Around the early 2000s, Eminem was already on another level. Dr. Dre had co-signed him, Aftermath was behind him, and every record he dropped was going global. Whether people liked him or not, you couldn’t ignore him. The Source had even highlighted him early in the “Unsigned Hype” days, so they knew what he was capable of.

But as Eminem’s fame exploded, Benzino started moving different. What began as criticism slowly turned into something more personal. He started questioning whether Eminem was “real hip hop” or just a product of the industry machine. And yeah, discussions about race in rap were nothing new, but the way Benzino went about it made things feel less like debate and more like a mission.

The magazine started taking shots at Eminem in issue after issue. It wasn’t subtle. Readers could feel it. The tone shifted. What used to feel like a neutral authority started feeling like a personal platform for one man’s opinion.

And hip hop being hip hop, that tension didn’t stay on paper.

Benzino’s group Made Men and Eminem’s crew D12 weren’t exactly on friendly terms either. Award shows, backstage meetings, industry events, all of it had this weird energy like something could pop off at any moment. It wasn’t just music anymore. It was pride, ego, and reputation all tangled together.

Then came the moment that took everything past the point of return.

Benzino made a comment about Eminem’s mother, Debbie Mathers, saying he would slap her. Now, anyone who knows Eminem’s music knows his relationship with his mom was already complicated. He rapped about it openly, sometimes painfully, sometimes angrily. But that was his story to tell. Nobody else stepping into that space was ever going to end well.

And it didn’t.

That comment flipped a switch. Eminem didn’t go on camera. He didn’t do interviews. He didn’t chase clout on talk shows. He went straight to what he knows best, the studio.

And what came out of that period was not just one diss track.
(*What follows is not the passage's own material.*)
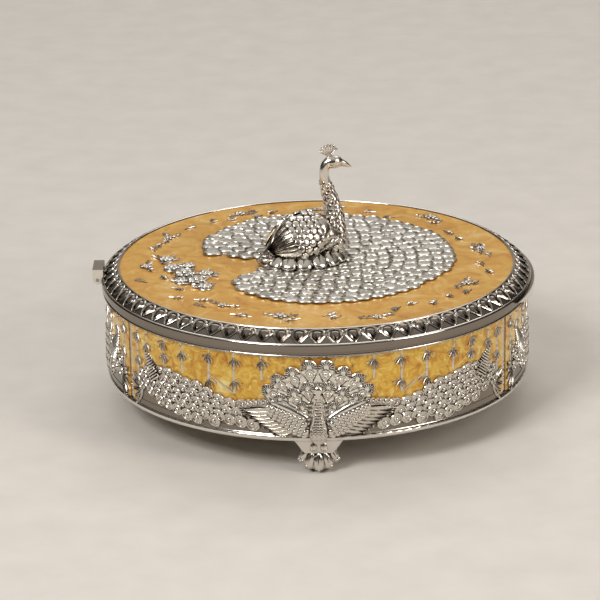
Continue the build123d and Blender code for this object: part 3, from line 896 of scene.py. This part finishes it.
def frontBirdParts():
    # a small bird that faces out of the fan: breast and neck, head, beak and crown
    breast = sweep([(0, -1.2, 21.6), (0, -1.8, 25.5), (0, -2.2, 30), (0, -2.6, 35), (0, -3.0, 40),
                    (0, -3.2, 47), (0, -3.6, 54)],
                   [3.6, 6.2, 6.4, 4.8, 3.4, 2.8, 2.6], 0.6, 6)
    head = ball((0, -4.6, 57.4), (3.1, 2.4, 3.1), 16)
    beak = sweep([(0, -5.2, 56.2), (0, -6.2, 53.4), (0, -5.9, 50.0)], [1.8, 1.2, 0.3], 0.8, 3)
    parts = []
    for i in range(17):
        z = 51 - i * 1.75
        reach = 2.4 + 4.6 * max(0.0, sin(pi * min(1.0, (i - 6) / 15)))
        count = max(4, round(reach * 2 / 1.9))
        for k in range(count):
            u = reach * (2 * (k + 0.5) / count - 1) + (0.5 if i % 2 else -0.5)
            spot, normal = onto(breast, Vector((u, -12, z)) * mm)
            if normal.y < -0.15:
                where = standing(spot, (0.05 * u, 0, -1), normal)
                parts.append(stamp(smallScale, where, (0.78, 0.8, 1.1), 16))
    for k in range(7):                # loose scales between the neck and the fan's inner feathers
        for side in (-1, 1):
            where = sideSpot(side * (4.9 + 0.4 * k), 47.5 - 3.1 * k, side * 158, 1.5)
            parts.append(stamp(moonScale, where, (0.66, 0.66, 0.9), 16))
    crown = []
    for k in range(5):
        where = sideSpot(-2.4 + 1.2 * k, 60.6 - 0.25 * abs(k - 2), -24 + 12 * k, 3.2)
        crown.append(stamp(smallScale, where, (0.4, 0.8, 0.8)))
    eyes = [ball((side * 1.9, -6.3, 58.0), (0.6, 0.5, 0.6), 8) for side in (-1, 1)]
    bird = joinAll([breast, head, beak] + parts + crown + eyes)
    bird.data.transform(Matrix.Diagonal((1, 0.88, 1, 1)))      # kept inside the reach of the cast bird
    return [bird]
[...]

It was a full campaign.

“The Sauce,” “Nail in the Coffin,” “Bully,” and “The Conspiracy Freestyle” all came out swinging. Then you had “Go to Sleep” with DMX and Obie Trice, which felt less like a song and more like a group execution. Every track had a different angle, but the message was consistent. Eminem wasn’t just responding. He was dismantling everything around Benzino’s name.

What made it worse for Benzino was how precise Eminem was. He didn’t just insult him. He broke down his credibility piece by piece. He questioned his street image. He brought up financial struggles. He made it feel like Benzino was trying to stand on a foundation that wasn’t even solid in the first place.

And while all this was happening in the music, something else started cracking in the background.

The Source magazine began to lose its grip. Fans noticed the bias. Artists started distancing themselves. Advertisers didn’t want the drama. What used to be the most trusted voice in hip hop slowly turned into a battleground for personal grudges.

Eventually, even the people who built it couldn’t hold it together. The original founders ended up being pushed out. Years later, one of them admitted what a lot of people already suspected, that letting personal issues bleed into the magazine was a fatal mistake.

By the time everything settled, the damage was done.

Eminem kept climbing. Albums sold in the millions. Awards kept stacking. His legacy only got stronger with time. Love him or hate him, his place in hip hop history is locked in.

Benzino, on the other hand, never really recovered from that era. Every so often, interviews surface where he’s still talking about Eminem, still frustrated, still emotional about how things played out. And it doesn’t feel like a rivalry anymore. It feels like someone stuck replaying a moment that the world moved on from years ago.

And that’s the part of this story that hits hardest.

Because at its core, this wasn’t just about rap lyrics. It was about power, ego, and the danger of mixing personal feelings with cultural influence. Benzino thought he could challenge a superstar from a position of media authority. He thought the platform would protect him.

But hip hop doesn’t really work like that. Not when the pen starts moving.

Eminem didn’t need anything physical to end the conversation. No fights, no chaos in the streets. Just words, delivered with precision and anger and timing.

And when the dust settled, one man was still shaping the culture, still breaking records, still talked about everywhere. The other became a cautionary tale about what happens when the line between criticism and obsession disappears.

That’s the legacy of that beef. Not just who won or lost, but how one spark helped burn down an empire from the inside.